Experimental Results

LLMs as Reviewers

The analysis revealed several nuanced insights into how well LLMs perform in generating reviews compared to human reviewers. Key findings include:

Error Type Analysis: Human reviewers are prone to errors such as misunderstanding paper content and neglecting crucial details. In contrast, LLMs frequently introduce errors such as out-of-scope suggestions and superficial comments, indicating a lack of depth and paper-specific critique.
Review Component Analysis: LLMs performed relatively well in summarizing papers, with fewer inaccuracies in the summary sections compared to human summaries. However, LLMs tend to uncritically accept authors' claims on strengths and provide generic, unspecific feedback on weaknesses and writing quality.
Recommendation Scores: LLMs displayed a tendency to give higher scores across the board, failing to effectively distinguish between high-quality and lower-quality submissions.
Review Diversity: Using the ITF-IDF metric, human reviews showed higher diversity compared to LLM-generated reviews. Furthermore, LLMs exhibited high inter-model similarity, suggesting that using multiple LLMs does not significantly enhance review diversity.

LLMs as Meta-Reviewers

The paper evaluated the performance of closed-source models (GPT-4, Claude Opus, Gemini 1.5) and open-source models (Llama3-8B, Llama3-70B, Qwen2-72B) in identifying deficient segments in human-written reviews. The results indicate that:

Even top-tier LLMs struggle to match human meta-reviewers in identifying and explaining deficiencies in reviews.
Precision and Recall: While LLMs showed modest recall in identifying deficient segments, precision was relatively low, leading to many false positives.
Explanation Quality: Claude Opus achieved the highest scores in providing explanations, but overall, LLMs struggled to articulate reasoning comparable to human experts.

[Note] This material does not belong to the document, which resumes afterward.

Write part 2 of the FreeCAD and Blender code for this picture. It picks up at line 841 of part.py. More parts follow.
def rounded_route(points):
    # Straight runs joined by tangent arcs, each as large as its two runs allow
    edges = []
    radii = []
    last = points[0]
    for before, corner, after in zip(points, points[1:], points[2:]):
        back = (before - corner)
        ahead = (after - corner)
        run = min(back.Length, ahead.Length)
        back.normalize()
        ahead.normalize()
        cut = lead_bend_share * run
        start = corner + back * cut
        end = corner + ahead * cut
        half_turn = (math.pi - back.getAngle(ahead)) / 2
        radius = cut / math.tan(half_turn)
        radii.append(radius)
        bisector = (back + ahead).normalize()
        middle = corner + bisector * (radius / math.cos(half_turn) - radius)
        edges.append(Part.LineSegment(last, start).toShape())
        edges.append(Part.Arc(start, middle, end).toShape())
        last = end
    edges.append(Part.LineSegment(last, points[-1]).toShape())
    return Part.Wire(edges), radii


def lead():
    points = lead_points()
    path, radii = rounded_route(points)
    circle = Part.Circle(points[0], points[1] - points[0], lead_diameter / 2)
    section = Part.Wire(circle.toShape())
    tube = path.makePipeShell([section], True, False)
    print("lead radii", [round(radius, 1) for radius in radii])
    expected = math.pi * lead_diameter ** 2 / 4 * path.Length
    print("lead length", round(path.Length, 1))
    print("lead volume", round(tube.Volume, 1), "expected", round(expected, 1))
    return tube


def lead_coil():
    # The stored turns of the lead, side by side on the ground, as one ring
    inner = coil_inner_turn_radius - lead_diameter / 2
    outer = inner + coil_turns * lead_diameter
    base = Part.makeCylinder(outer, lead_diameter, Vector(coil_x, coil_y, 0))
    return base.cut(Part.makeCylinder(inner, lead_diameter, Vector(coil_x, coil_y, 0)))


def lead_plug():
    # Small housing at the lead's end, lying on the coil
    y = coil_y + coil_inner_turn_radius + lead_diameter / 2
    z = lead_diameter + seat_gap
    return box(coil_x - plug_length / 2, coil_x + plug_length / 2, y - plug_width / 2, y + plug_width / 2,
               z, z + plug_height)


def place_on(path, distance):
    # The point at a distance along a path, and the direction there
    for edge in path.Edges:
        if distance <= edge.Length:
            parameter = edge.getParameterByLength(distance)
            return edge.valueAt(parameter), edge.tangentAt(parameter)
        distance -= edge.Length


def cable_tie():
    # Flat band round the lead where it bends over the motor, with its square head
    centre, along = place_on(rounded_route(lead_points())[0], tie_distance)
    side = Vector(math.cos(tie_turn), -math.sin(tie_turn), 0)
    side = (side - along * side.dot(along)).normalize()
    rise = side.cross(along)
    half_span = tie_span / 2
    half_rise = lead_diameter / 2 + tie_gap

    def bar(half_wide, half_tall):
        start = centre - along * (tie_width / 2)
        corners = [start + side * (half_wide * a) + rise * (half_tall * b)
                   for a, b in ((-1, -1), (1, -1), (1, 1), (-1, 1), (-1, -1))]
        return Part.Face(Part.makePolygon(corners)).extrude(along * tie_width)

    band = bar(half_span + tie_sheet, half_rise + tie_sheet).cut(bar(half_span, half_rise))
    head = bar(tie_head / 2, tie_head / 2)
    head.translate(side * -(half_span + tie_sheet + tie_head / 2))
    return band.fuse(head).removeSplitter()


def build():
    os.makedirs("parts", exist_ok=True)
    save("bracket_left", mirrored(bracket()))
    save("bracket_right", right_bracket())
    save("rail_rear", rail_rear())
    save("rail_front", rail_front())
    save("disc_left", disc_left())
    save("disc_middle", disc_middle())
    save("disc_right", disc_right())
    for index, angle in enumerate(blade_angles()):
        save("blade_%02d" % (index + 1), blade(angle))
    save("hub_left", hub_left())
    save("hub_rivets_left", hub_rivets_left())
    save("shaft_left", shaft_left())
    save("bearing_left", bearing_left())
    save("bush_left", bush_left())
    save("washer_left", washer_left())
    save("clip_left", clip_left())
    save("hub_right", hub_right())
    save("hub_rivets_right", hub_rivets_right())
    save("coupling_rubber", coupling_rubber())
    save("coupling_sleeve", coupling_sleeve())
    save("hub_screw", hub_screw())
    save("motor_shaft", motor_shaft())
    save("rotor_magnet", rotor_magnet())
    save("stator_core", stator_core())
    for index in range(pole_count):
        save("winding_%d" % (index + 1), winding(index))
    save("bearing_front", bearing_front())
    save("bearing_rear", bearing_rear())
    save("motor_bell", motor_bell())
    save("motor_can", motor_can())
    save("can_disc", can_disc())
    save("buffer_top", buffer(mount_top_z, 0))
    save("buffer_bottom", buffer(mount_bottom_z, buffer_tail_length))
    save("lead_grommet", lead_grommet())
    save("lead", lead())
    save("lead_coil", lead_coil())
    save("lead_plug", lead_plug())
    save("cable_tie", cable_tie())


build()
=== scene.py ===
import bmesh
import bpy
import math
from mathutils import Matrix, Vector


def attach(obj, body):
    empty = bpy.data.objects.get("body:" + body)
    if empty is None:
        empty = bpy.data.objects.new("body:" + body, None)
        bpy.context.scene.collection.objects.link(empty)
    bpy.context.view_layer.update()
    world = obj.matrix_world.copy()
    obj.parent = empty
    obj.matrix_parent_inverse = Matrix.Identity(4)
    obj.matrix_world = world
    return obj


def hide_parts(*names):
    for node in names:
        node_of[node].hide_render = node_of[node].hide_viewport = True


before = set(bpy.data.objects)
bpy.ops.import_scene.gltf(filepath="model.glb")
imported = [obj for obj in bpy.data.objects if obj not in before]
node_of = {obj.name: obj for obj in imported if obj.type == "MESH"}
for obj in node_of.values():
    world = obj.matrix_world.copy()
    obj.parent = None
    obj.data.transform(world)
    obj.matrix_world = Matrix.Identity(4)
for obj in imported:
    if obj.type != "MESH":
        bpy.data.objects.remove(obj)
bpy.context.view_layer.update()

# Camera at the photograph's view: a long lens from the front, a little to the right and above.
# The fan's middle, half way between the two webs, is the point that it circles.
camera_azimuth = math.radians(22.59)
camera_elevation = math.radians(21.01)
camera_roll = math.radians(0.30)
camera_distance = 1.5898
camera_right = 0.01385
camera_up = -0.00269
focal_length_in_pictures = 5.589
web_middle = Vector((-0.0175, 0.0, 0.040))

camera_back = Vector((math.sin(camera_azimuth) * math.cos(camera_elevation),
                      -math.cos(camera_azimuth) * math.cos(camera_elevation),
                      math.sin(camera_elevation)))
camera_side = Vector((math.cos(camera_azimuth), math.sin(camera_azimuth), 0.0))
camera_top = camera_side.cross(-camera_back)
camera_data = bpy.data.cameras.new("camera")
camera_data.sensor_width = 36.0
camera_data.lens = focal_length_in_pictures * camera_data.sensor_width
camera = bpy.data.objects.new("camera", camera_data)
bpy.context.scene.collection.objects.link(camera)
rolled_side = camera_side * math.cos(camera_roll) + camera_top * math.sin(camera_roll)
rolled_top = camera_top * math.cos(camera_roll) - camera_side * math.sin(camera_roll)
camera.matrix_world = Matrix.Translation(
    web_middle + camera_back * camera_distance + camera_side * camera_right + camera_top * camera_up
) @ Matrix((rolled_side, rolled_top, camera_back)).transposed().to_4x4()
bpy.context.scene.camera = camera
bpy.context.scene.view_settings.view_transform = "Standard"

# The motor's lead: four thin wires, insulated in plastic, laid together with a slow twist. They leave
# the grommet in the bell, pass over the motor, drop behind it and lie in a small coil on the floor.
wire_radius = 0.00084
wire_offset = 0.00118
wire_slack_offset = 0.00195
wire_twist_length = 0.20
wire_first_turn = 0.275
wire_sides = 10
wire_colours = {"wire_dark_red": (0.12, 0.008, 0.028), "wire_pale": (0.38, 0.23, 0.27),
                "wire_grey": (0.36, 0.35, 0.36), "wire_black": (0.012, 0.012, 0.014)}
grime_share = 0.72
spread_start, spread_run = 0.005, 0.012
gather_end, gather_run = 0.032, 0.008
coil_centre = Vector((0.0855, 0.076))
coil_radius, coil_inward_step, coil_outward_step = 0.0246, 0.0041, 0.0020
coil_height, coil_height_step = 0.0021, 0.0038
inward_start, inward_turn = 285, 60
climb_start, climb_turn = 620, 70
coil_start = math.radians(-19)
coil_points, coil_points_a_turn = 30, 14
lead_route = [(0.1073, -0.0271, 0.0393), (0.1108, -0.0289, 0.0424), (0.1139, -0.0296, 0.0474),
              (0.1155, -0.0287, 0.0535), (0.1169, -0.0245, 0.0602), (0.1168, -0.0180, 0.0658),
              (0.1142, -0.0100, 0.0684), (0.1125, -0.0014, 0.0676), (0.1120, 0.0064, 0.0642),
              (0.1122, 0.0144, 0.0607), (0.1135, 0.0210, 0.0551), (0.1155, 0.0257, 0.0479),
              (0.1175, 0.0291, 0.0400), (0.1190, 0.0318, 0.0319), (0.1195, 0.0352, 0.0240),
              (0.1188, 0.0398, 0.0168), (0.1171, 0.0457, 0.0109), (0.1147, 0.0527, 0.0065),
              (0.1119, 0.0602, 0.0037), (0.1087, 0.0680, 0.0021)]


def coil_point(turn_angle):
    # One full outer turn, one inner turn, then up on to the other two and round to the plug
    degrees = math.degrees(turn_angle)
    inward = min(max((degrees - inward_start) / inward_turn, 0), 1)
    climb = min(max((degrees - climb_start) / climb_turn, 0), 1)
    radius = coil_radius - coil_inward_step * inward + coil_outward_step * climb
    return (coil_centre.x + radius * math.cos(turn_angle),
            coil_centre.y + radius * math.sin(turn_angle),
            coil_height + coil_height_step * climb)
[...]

Implications and Future Directions

The findings of this paper have significant implications for the integration of AI in academic peer review processes. While LLMs show promise in generating summaries and offering some level of assistance in review tasks, their current capabilities fall short of fully replacing human expertise in both reviewing and meta-reviewing. The high incidence of generic and superficial feedback from LLMs, along with their difficulty in identifying nuanced deficiencies, highlights the need for continued human oversight.

Practically, LLMs could serve as preliminary reviewers, providing initial feedback that can be refined by human experts. This hybrid approach might alleviate some of the workload on human reviewers while ensuring the high standards of peer review are maintained.

Theoretically, the paper underscores areas for future research in enhancing LLMs' ability to understand and critique domain-specific content. The development of more sophisticated models that incorporate deeper reasoning and contextual understanding is necessary.

Conclusion

The paper "LLMs Assist NLP Researchers: Critique Paper (Meta-)Reviewing" provides a meticulous evaluation of the role LLMs can play in the academic peer review process. The constructed ReviewCritique dataset offers a valuable resource for ongoing research in AI-assisted peer review and benchmarking. The paper's findings encourage cautious optimism about the benefits of LLMs, with a clear recognition of their current limitations and the need for comprehensive human oversight. Moving forward, the integration of AI in peer review will likely involve a collaborative approach, leveraging both the efficiency of LLMs and the nuanced judgment of human experts.